Anyone who uses the phrase “people like that” in certain contexts in disability discussions raises huge red flags for me.

It is never ok to treat any adult like they were a child, regardless of anything. No developmentally or intellectually disabled adult is the same as a child. None. And this idea is just so pervasive in society, and it horrifies me.

I don’t think they said “people like that”, that’s just a placeholder term I was using for an idea that seemed embedded in what they said.  Just to be fair.

I can’t remember the exact words that they used, only that it definitely was trying to set people-like-they-presumed-me-to-be apart from another-sort-of-people who needed to be protected from people-like-they-presumed-me-to-be because (convoluted reasons).

Which even on a good day would annoy me.  When I read it, I was not having a good day.  So instead I got the kind of meltdown I get when I see something that doesn’t compute and can’t compute and yet that I have to find a way to talk about anyway and I can’t find the words and etc.  And then later I found some of the words, if not all of them, and wrote about it instead of silently screaming in my head.

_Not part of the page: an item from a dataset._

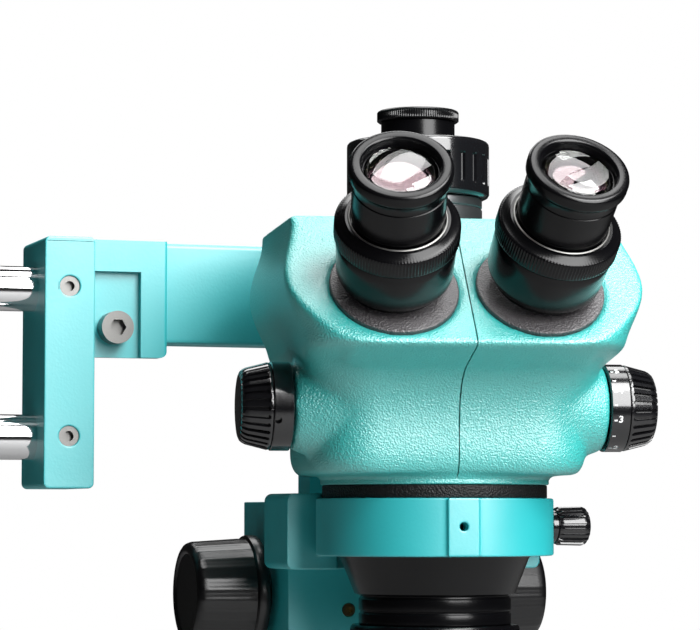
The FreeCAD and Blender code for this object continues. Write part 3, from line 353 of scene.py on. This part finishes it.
def curve_rows(r0, z0, r1, z1, count):
    """Points evenly set along a straight part of an outline, so that a part of it can be drawn in."""
    return [(r0 + (r1 - r0) * n / count, z0 + (z1 - z0) * n / count) for n in range(1, count + 1)]


def drawn_in(piece, count, share, depth, low, high, least):
    """Draws evenly spaced strips of a turned piece towards its axis: flutes, slots or a fine knurl.

    Share is a strip's part of the pitch. Only points between low and high and beyond the least radius move.
    """
    alone(piece)
    picked = []
    for point in piece.data.vertices:
        x, y, z = (c / MM for c in point.co)
        radius, pitch = math.hypot(x, y), count * math.atan2(y, x) / (2 * math.pi) % 1.0
        point.select = low < z < high and radius > least and abs(pitch - 0.5) < share / 2 + 1e-4
        if point.select:
            picked.append(radius)
    factor = 1 - depth * len(picked) / sum(picked)
    bpy.ops.object.mode_set(mode="EDIT")
    bpy.ops.mesh.select_mode(type="VERT")
    bpy.ops.transform.resize(value=(factor, factor, 1), center_override=(0, 0, 0))
    bpy.ops.object.mode_set(mode="OBJECT")
    return piece


def axis_frame(joint, across):
    """A frame whose Z is a joint's axis and whose X is as near to a given direction as it can be."""
    z = Vector(joints[joint]["axis"]).normalized()
    y = z.cross(Vector(across)).normalized()
    x = y.cross(z)
    turn = Matrix((x, y, z)).transposed().to_4x4()
    place = Vector(joints[joint].get("pos_m", (0, 0, 0)))
    return Matrix.Translation(place) @ turn


def shaft_end(joint, side):
    """A cross shaft's frame, with Z pointing out of the part on the given side."""
    where = axis_frame(joint, (0, 0, 1))
    return where if side > 0 else where @ Matrix.Rotation(math.pi, 4, "X")


def span(node, where):
    """Lowest and highest place of a node along a frame's Z, and its largest radius, in millimetres."""
    back = where.inverted()
    points = [back @ v.co for v in frame["nodes"][node].data.vertices]
    heights = [p.z / MM for p in points]
    return min(heights), max(heights), max(math.hypot(p.x, p.y) for p in points) / MM


def placed(piece, where, finish, body, slot, *nodes):
    """Settles a finished piece: its place goes into its mesh, and it stands for its nodes."""
    piece.data.transform(where)
    if where.determinant() < 0:
        piece.data.flip_normals()
    piece.data.materials.clear()
    piece.data.materials.append(finish)
    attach(piece, body)
    if nodes:
        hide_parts(*nodes)
    return piece


HEAD_X = Vector(joints["zoom_turn"]["axis"])
SIDES = (("left", -1), ("right", 1))

# %% [markdown]
# Each eyepiece stands on a wrinkle-painted disc that lets into the sloping face. The tube, the knurled
# diopter ring and the eyepiece are spun in a frame whose Z axis is the eyepiece's own axis, which the
# frame of the imported model gives. The lens is made as two pieces, because the photograph shows both: a
# clear domed front element, and a dark one deep inside whose base colour carries a painted reflection:
# it turns pink and then green towards its rim, in place of the coloured reflections of its coating.

# %% Eyepieces
KNURLS, KNURL_DEPTH = 120, 0.22
FRONT_RADIUS, INNER_RADIUS, INNER_DEPTH = 13.2, 11.9, 11.0
EYE_GLASS = material("eye_glass", (0.96, 0.97, 0.95), 0.0, IOR=1.5, Transmission_Weight=1.0)
INNER_GLASS = material("inner_glass_painted_reflection", (0.004, 0.003, 0.006), 0.02, IOR=1.9,
                       Specular_Tint=(1.0, 0.62, 0.72, 1))
# Painted reflection: the inner element's base colour turns pink and then green towards its rim, in place of
# its coating's coloured reflections.
PAINTED_REFLECTION_RINGS = ((0.0, (0.006, 0.005, 0.012)), (0.6, (0.02, 0.010, 0.022)), (0.8, (0.10, 0.055, 0.07)),
           (0.92, (0.05, 0.075, 0.02)), (1.0, (0.006, 0.006, 0.006)))
coated = INNER_GLASS.node_tree
ring_of = coated.nodes.new("ShaderNodeAttribute")
ring_of.attribute_name = "ring"
painted_reflection_ramp = coated.nodes.new("ShaderNodeValToRGB")
while len(painted_reflection_ramp.color_ramp.elements) < len(PAINTED_REFLECTION_RINGS):
    painted_reflection_ramp.color_ramp.elements.new(0.5)
for stop, (where, colour) in zip(painted_reflection_ramp.color_ramp.elements, PAINTED_REFLECTION_RINGS):
    stop.position, stop.color = where, (*colour, 1)
coated.links.new(ring_of.outputs["Fac"], painted_reflection_ramp.inputs["Fac"])
coated.links.new(painted_reflection_ramp.outputs["Color"], coated.nodes["Principled BSDF"].inputs["Base Color"])


def domed(rim, radius, rise, angles):
    """Outline points of a domed face that rises from its rim, at the given angles in degrees."""
    return [(radius * math.cos(t), rim + rise * math.sin(t)) for t in map(math.radians, angles)]


for name in ("left", "right"):
    where = axis_frame("diopter_turn_" + name, HEAD_X)
    face = axis_frame("tube_turn_" + name, HEAD_X)
    low, high, wide = span("eye_disc_" + name, face)
    disc = turned("eye_disc_dressed_" + name, [
        (0, low), (wide, low), (wide, high - 0.35), (wide - 0.35, high), (14, high), (0, high)], 96)
    placed(softened(disc, 0.15), face, DISC_WRINKLE_PAINTED_SHEEN, "tube_" + name, "black_wrinkle", "eye_disc_" + name)

    low, high, wide = span("eye_tube_" + name, where)
    tube = turned("eye_tube_dressed_" + name, [
        (15, low), (17.9, low), (17.9, low + 1.6), (wide - 3.2, low + 1.9), (wide - 2.0, low + 2.5),
        (wide - 1.2, low + 3.6), (wide - 0.7, low + 5.2), (wide - 0.15, high - 4), (wide, high - 1.2),
        (wide - 0.35, high - 0.3), (wide - 1.5, high), (15, high), (15, low)])
    placed(softened(tube, smooth=50), where, SATIN_BLACK, "tube_" + name, "black_anodised",
           "eye_tube_" + name)

    low, high, wide = span("diopter_ring_" + name, where)
    ring = turned("diopter_ring_dressed_" + name, [
        (14.4, low), (wide - 1.0, low), (wide - 0.35, low + 0.25), (wide, low + 0.8), (wide, high - 3.2),
        (wide - 0.05, high - 2.2), (wide - 0.5, high - 1.7), (wide - 1.2, high - 1.45), (19.0, high - 0.5),
        (18.6, high), (17.1, high), (17.1, high - 3), (14.4, high - 3), (14.4, low)], KNURLS * 4)
    drawn_in(ring, KNURLS, 0.5, KNURL_DEPTH, low + 0.7, high - 1.6, wide - 0.7)
    placed(softened(ring, smooth=50), where, SATIN_BLACK, "diopter_" + name, "black_anodised",
           "diopter_ring_" + name)

    low, top, wide = span("eyepiece_" + name, where)
    rim = top - 5.8
    eye = turned("eyepiece_dressed_" + name, [
        (12, low), (13.9, low), (13.9, rim - 20), (16.2, rim - 20), (16.6, rim - 17.6), (16.75, rim - 8),
        (16.8, rim - 4.2), (16.45, rim - 4.0), (16.45, rim - 3.4), (16.8, rim - 3.2), (16.9, rim - 0.4),
        (17.4, rim + 0.4), (wide - 0.1, rim + 1.2), (wide, rim + 2.0), (wide, top - 1.5),
        (wide - 0.3, top - 0.6), (wide - 0.9, top - 0.15), (wide - 1.6, top), (14.6, top),
        (14.1, top - 0.2), (13.7, top - 1.0), (13.3, top - 3.6), (12, top - 3.8), (12, low)])
    placed(softened(eye, smooth=50), where, SATIN_BLACK, "ocular_" + name, "black_anodised",
           "eyepiece_" + name)

    front = [(13.25, top - 4.0)] + domed(top - 4.0, FRONT_RADIUS, 3.6, [5 + 8.5 * n for n in range(10)])
    front += [(0, top - 0.4), (0, top - 4.6), (13.25, top - 4.6), (13.25, top - 4.0)]
    lens = turned("eye_lens_dressed_" + name, front, 96)
    placed(softened(lens), where, EYE_GLASS, "ocular_" + name, "coated_glass", "eye_lens_" + name)
    deep = top - INNER_DEPTH
    inner = [(INNER_RADIUS, deep)] + domed(deep, INNER_RADIUS, 5.6, [8 * n for n in range(1, 11)])
    inner += [(0, deep + 5.6), (0, deep - 1), (INNER_RADIUS, deep - 1), (INNER_RADIUS, deep)]
    element = turned("inner_lens_" + name, inner, 96)
    rings = element.data.attributes.new("ring", "FLOAT", "POINT")
    for point, ring in zip(element.data.vertices, rings.data):
        ring.value = math.hypot(point.co.x, point.co.y) / (INNER_RADIUS * MM)
    placed(softened(element), where, INNER_GLASS, "ocular_" + name, "coated_glass")

    low, high, wide = span("diopter_ring_" + name, where)
    seat = turned("barrel_seat_" + name, [
        (17.0, high - 0.5), (17.7, high - 0.5), (17.75, high + 0.05), (17.5, high + 0.3),
        (17.15, high + 0.3), (17.0, high + 0.1), (17.0, high - 0.5)])
    placed(softened(seat, smooth=50), where, STEEL, "diopter_" + name, "steel")
print("eyepieces made")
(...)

All of which I still see as an overreaction on my part.  Like, what they did was offensive, but I still didn’t need to blow up as hard as I did.  For my own sake as well as anyone else’s.  I’m still recovering from the wreckage, I feel like pieces of me are scattered around from the internal explosion, and I should know better than to subject either me or others to such explosions if I can in any way stop them.  (Which usually I can these days, but some days I can’t, and this day I couldn’t, probably because of illness and meds and crap.)

The other person by the way appears to firmly believe they were sticking up for the rights of marginalized people, it’s just they did it in such a way that I find infuriating because of the assumptions carried in it.  I still don’t have words for all of it.